If the time is critical, it is not unprecedented though. Debt levels have been higher and debt servicing costs are on a relatively low level compared to what they have been in the past, as can be seen in Figure 4 (Harty de Pierrebourg, Monnet & Leonard, 2025). This indicates that France has, in the past, successfully financed a debt of a similar magnitude on several occasions, albeit with a much higher debt servicing cost than today. However, the changing economic environment and the new challenges it faces should prompt it to reconsider how public debt is managed, in terms of maturity, debt holders, etc.

For France, finding a way out of its fiscal dilemma will probably require a multi-pronged strategy:

  • First, France must restore a credible budgetary process by securing stable parliamentary support for annual budgets and for a reform agenda resilient to political uncertainty. This is likely to involve reversing part of the tax cuts of recent years while preparing to face more long-term structural spending pressures.
  • Second, given the political constraints, France should negotiate a more gradual adjustment path with the European Commission, in parallel with a redefinition of what should be financed at EU level, particularly for defense and the climate transition, which are European public goods. The German case, which successfully negotiated with the Commission an adaptation of the European fiscal rules to suit the last political agreement reached by the CDU and the SPD, shows that is possible.

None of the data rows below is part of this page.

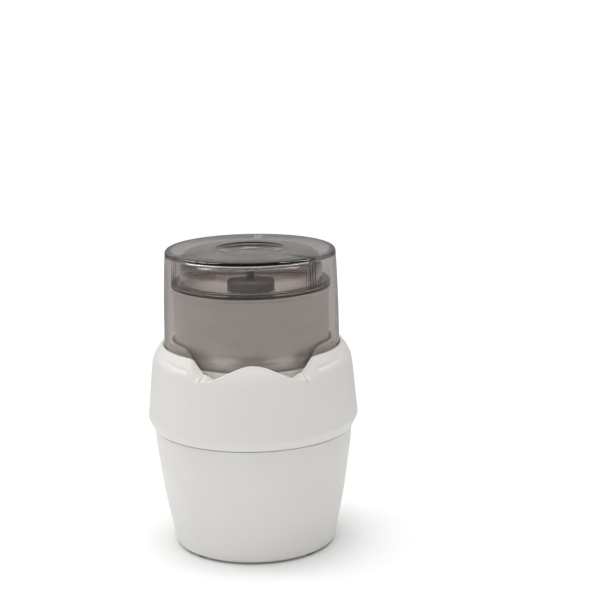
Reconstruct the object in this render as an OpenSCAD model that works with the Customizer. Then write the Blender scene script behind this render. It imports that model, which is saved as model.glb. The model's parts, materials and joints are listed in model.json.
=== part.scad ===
// Press-to-run food chopper, built as an assembly.
// Millimetres, +Z up, z = 0 is the plane the feet rest on, the front faces -Y.
// Every separate piece is one module; NODES lists them and "node" picks one.

/* [Body] */
// widest radius, at the lip of the upper collar
lip_r = 70.7; // [69:0.1:73]
// height of the lower edge of the collar lip above the table
lip_z = 82; // [81:0.5:83]
// outer radius of the housing where it meets the lip
body_r = 66.6; // [66:0.1:66.6]
// how much the housing narrows in a straight line towards the base
taper = 3.8; // [3:0.1:4.5]
// extra rounding-in of the housing towards the base
belly = 6.5; // [5:0.1:7]
// wall thickness of the white mouldings
wall = 2.4; // [2:0.1:2.6]

/* [Collar] */
// height of the top of the collar
collar_z = 138.6; // [138:0.1:139]
// height of the lowest point of the wave in the front rim
dip_z = 126; // [125:0.5:129]
// height of the top of the wave at the middle of the front
bump_z = 137; // [136:0.5:138]
// angle from the front to the dips of the wave, degrees
dip_a = 32; // [30:0.5:33]
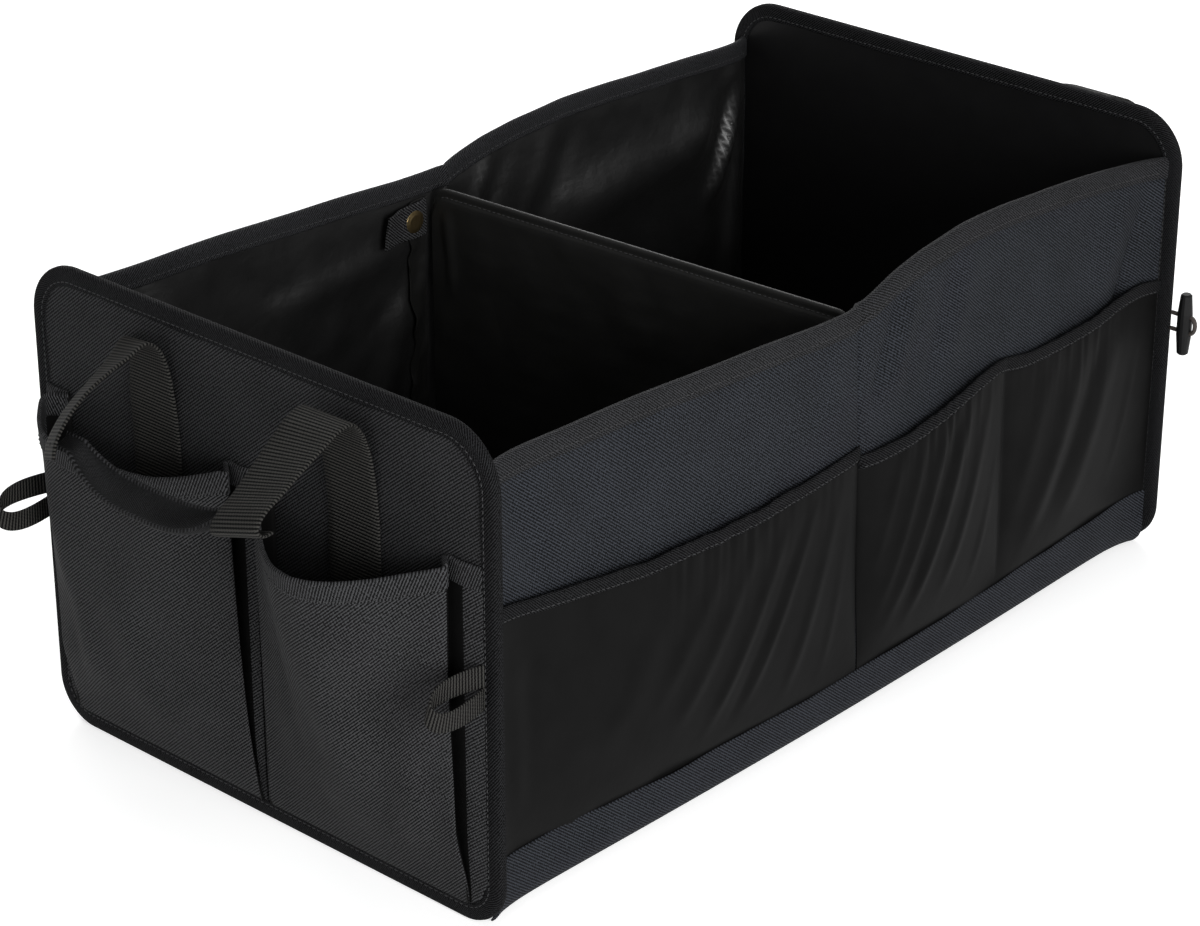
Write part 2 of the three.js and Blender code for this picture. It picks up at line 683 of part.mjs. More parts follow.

  • Finally, France will need to accept and manage a permanently higher level of debt. Even if the adjustment path required by the European fiscal rules were fully implemented, and no new crisis occurred since then, public debt would still stand above 110% of GDP in 2040. This requires more creative debt management and measures to strengthen sustainability, especially given the relatively high share of French debt held by non-residents compared with other euro area countries.